В итоге Титов всё-таки решил, что, коль скоро он проявил участие и взял на себя некоторую ответственность за полковничье здоровье, стоит довести дело до конца. Сердце у полицмейстера в самом деле оказалось ни к чёрту, и того, что сумел подлатать поручик, вряд ли хватит надолго. Натан всё же не врач, и хоть владел даром в достаточной мере, был не столь силён и искусен, чтобы за один раз исправить проблему, зревшую годами.
Однако пока мужчина блуждал сумеречными, высокими и гулкими коридорами старого здания, заляпанными пятнами тусклого света от слабых ламп накаливания в мутных плафонах, одна полезная мысль насчёт начальственного здоровья появилась: поговорить об этом с девицей Брамс.

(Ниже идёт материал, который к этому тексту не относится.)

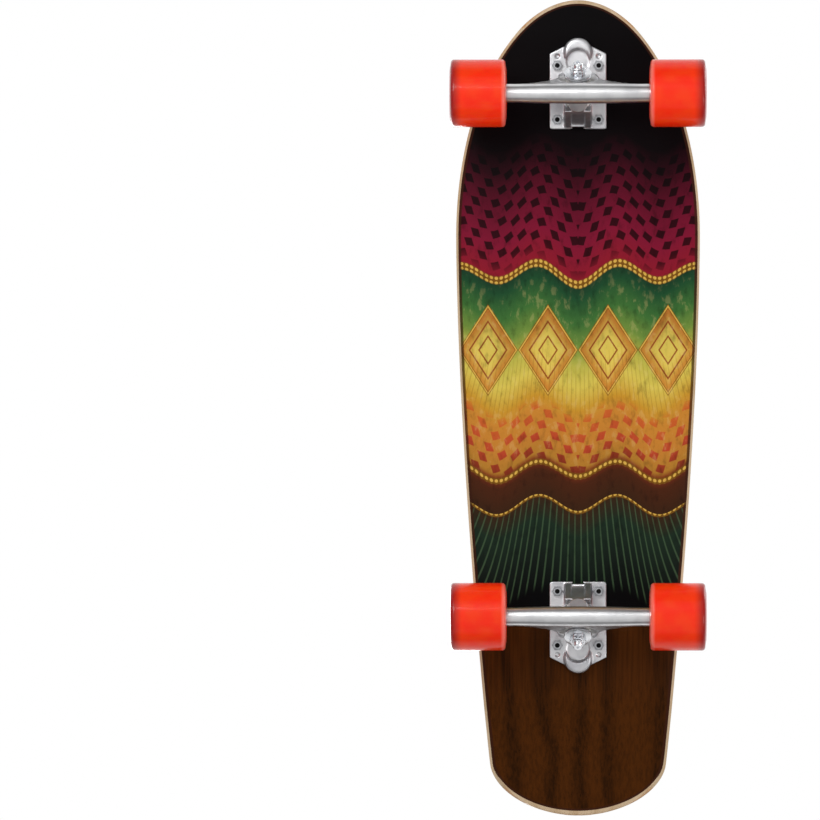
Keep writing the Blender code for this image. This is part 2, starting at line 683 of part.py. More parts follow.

Если сама она вряд ли сумеет оказать влияние на старшего родственника, то всяко с большей вероятностью подскажет верный подход.
Глава 2. Сыскная контора
Аэлита же с момента, когда за её спиной закрылись двери кабинета полицмейстера, вдохновенно негодовала или, вернее, старательно дулась на дядю.
Он ведь отчитал её как несмышлёную девчонку перед этим столичным хлыщом, кой чёрт только принёс его именно в этот город! И отчитал, что самое обидное, на ровном месте, она же не сделала ничего, стоящего подобной отповеди. Ну сказала колкость, так ведь Титов — так, кажется, его фамилия? — первый начал! Да ещё поручик, даром что франт и шовинист, как большинство военных, кажется, среагировал куда спокойней. И стоила ли подобная мелочь такой выволочки?
Однако если глянуть глубже, то можно было обнаружить, что Аэлита куда больше сердилась на саму себя, только гордость мешала в этом признаться.
Когда Чиркову неожиданно стало плохо, Брамс растерялась и ужасно перепугалась, и не окажись в то мгновение рядом нового офицера, неизвестно, чем бы всё закончилось: девушка, может, и на помощь позвать не догадалась бы, так и стояла статуей посреди кабинета.
Аэлита, разумеется, радовалась, что всё обошлось — она не желала зла дяде, — но сердиться на поручика, оказавшегося таким решительным и сообразительным, это не мешало, даже больше укрепляло девичью обиду.
Будучи, несмотря на свойственный всем вещевикам математический склад ума, натурой порывистой и романтичной, даже где-то мечтательной, Аэлита с детства зачитывалась приключенческими романами и, разумеется, грезила о том, чтобы оказаться на месте героев. Она сердилась, когда книжные персонажи ошибались, терялись, совершали глупости. Она точно знала, что в щекотливой ситуации непременно сохранила бы холодный ум и твёрдую руку. Она в уголовный сыск-то пошла только для того, чтобы окунуться наконец в гущу захватывающих событий, и ужасно страдала, что С*** — тихий провинциальный город, в котором за два года её службы не произошло ни одного по-настоящему загадочного и опасного события, кое позволило бы ощутить себя книжной героиней, да и дел, в которых требовалась её помощь, прежде не случалось.
А вот сейчас, когда чаяния её были услышаны и обстоятельства сложились пусть не романтичным, но тревожным образом, оказалось, что героиня из Аэлиты — так себе. Может быть, даже похуже книжных.
Брамс раз за разом в мыслях возвращалась в минувшие мгновения, в красках представляла верные действия, которые могла бы совершить, и расстраивалась ещё больше, потому как шанс был безнадёжно упущен, а героем себя показал петроградец, совсем даже не она. Понятное дело, симпатии к оному это не добавляло. Поначалу показавшийся Аэлите обаятельным, Титов разрушил это впечатление почти сразу, задев больное место девушки, а теперь и вовсе мнился ей на редкость противным, гадким человеком, словно всё это он проделал ей назло, и ещё насмехался над её растерянностью.
Одно только немного утешало расстроенную Брамс и не позволяло ей сгореть от стыда: всё произошло за запертыми дверями, без свидетелей. Оставалось надеяться, что воспитания поручику хватит на то, чтобы история и впредь не ушла дальше полковничьего кабинета. Последняя мысль, впрочем, была продиктована той же злостью, значимых поводов сомневаться в чести офицера у Аэлиты не было.
Пожалуй, именно это сердило особенно: Титов казался безупречным, и хотелось найти в нём возможно большее количество настоящих, глубоких изъянов, лучше всего — неприглядных до омерзения.
А вот откуда именно возникло это желание, Аэлита задуматься не догадалась.